L’endocardite infettiva è una malattia rara ma grave. L’incidenza nei paesi occidentali è di 1.7-6.2 casi/100 000/ anno. La mortalità a tutt’oggi è del 20-40%.
L’ecocardiografia è stata inclusa tra i criteri maggiori della Duke University per diagnosi di endocardite. Nel sospetto di endocardite, l’ecocardiografia ha il ruolo insostituibile di: 1) identificare ed analizzare le vegetazioni endocarditiche; 2) analizzare le complicanze della malattia; 3) seguire il paziente nel follow-up.

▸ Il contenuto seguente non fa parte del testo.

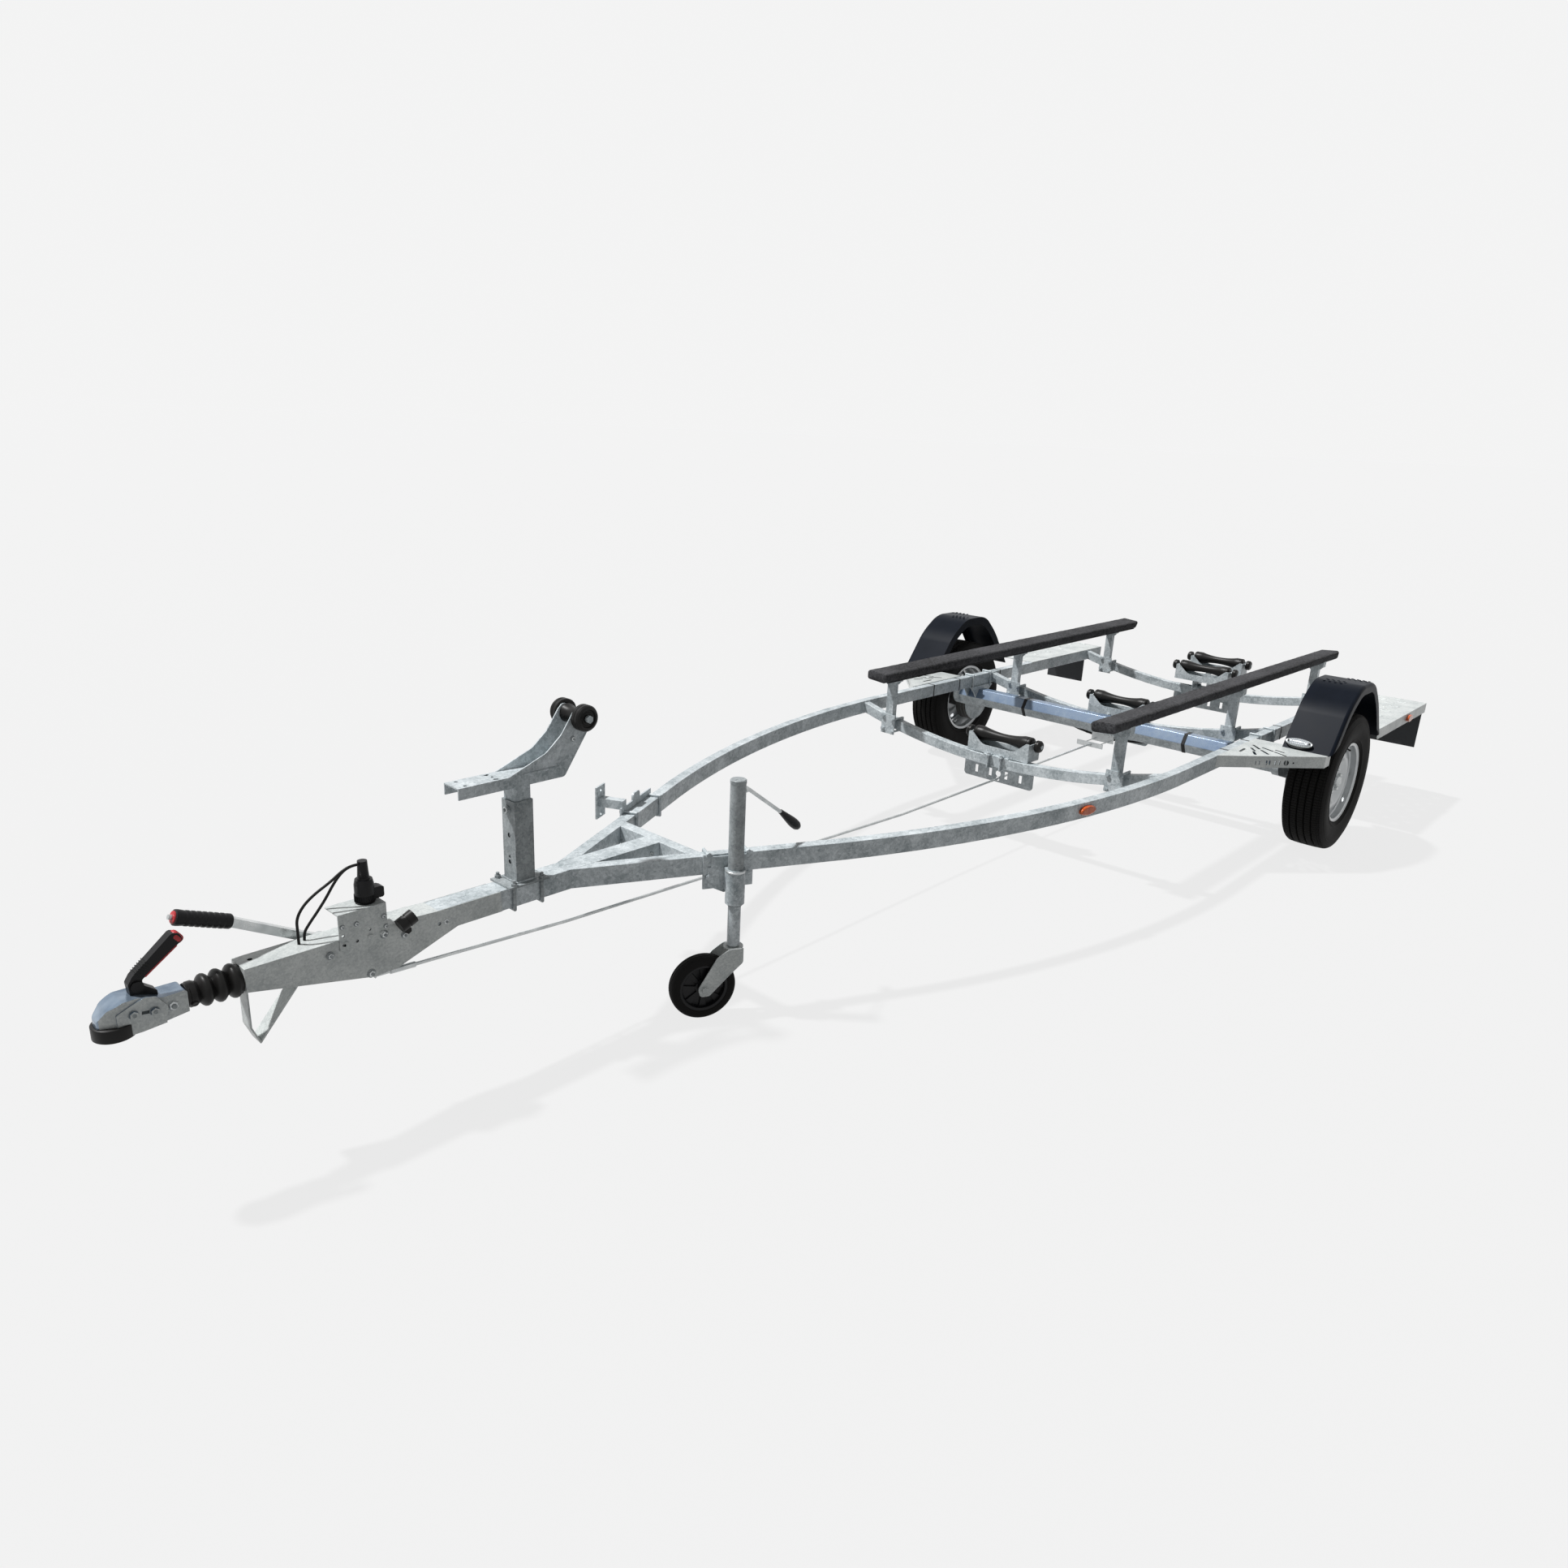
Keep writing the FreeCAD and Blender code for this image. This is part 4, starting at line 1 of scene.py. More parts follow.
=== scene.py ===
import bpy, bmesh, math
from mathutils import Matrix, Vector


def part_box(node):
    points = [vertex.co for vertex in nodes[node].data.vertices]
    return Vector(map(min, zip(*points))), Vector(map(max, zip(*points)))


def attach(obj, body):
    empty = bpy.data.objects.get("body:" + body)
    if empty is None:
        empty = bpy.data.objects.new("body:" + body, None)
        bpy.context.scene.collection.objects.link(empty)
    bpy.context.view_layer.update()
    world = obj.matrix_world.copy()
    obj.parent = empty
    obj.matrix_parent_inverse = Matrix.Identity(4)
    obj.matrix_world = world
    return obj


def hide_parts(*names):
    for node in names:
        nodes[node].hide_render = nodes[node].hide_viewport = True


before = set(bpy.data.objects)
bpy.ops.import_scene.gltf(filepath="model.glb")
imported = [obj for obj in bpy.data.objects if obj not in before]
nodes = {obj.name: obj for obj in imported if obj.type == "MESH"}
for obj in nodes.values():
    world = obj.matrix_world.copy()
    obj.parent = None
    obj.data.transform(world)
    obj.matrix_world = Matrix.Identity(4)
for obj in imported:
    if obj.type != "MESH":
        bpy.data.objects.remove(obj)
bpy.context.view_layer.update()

La sensibilità per vegetazioni in endocardite su valvole native è < 65% con ecocardiografia transtoracica e 82-100% con ecocardiografia transesofagea; in endocardite su protesi valvolari è, rispettivamente, 16-36 e 82-96%. L’ecocardiografia ha avuto il merito di dimostrare che vegetazioni molto mobili e con diametro > 10 mm sono a maggior rischio per complicanze (embolismo, scompenso cardiaco, necessità di chirurgia, morte). L’altro grande vantaggio offerto dall’ecocardiografia consiste nel poter analizzare accuratamente le complicanze intracardiache dell’endocardite: insufficienza valvolare, perforazione di valvola, ascessi perivalvolari, distacchi protesici, rottura della continuità mitroaortica, ascessi settali, pioemopericardio, infarto miocardico. La sensibilità per ascesso perivalvolare è 28% con ecocardiografia transtoracica e 87% con ecocardiografia transesofagea.
Infine, nei casi di endocardite severamente complicata, l’ecocardiografia ha un ruolo cruciale nel valutare indicazioni e strategie chirurgiche.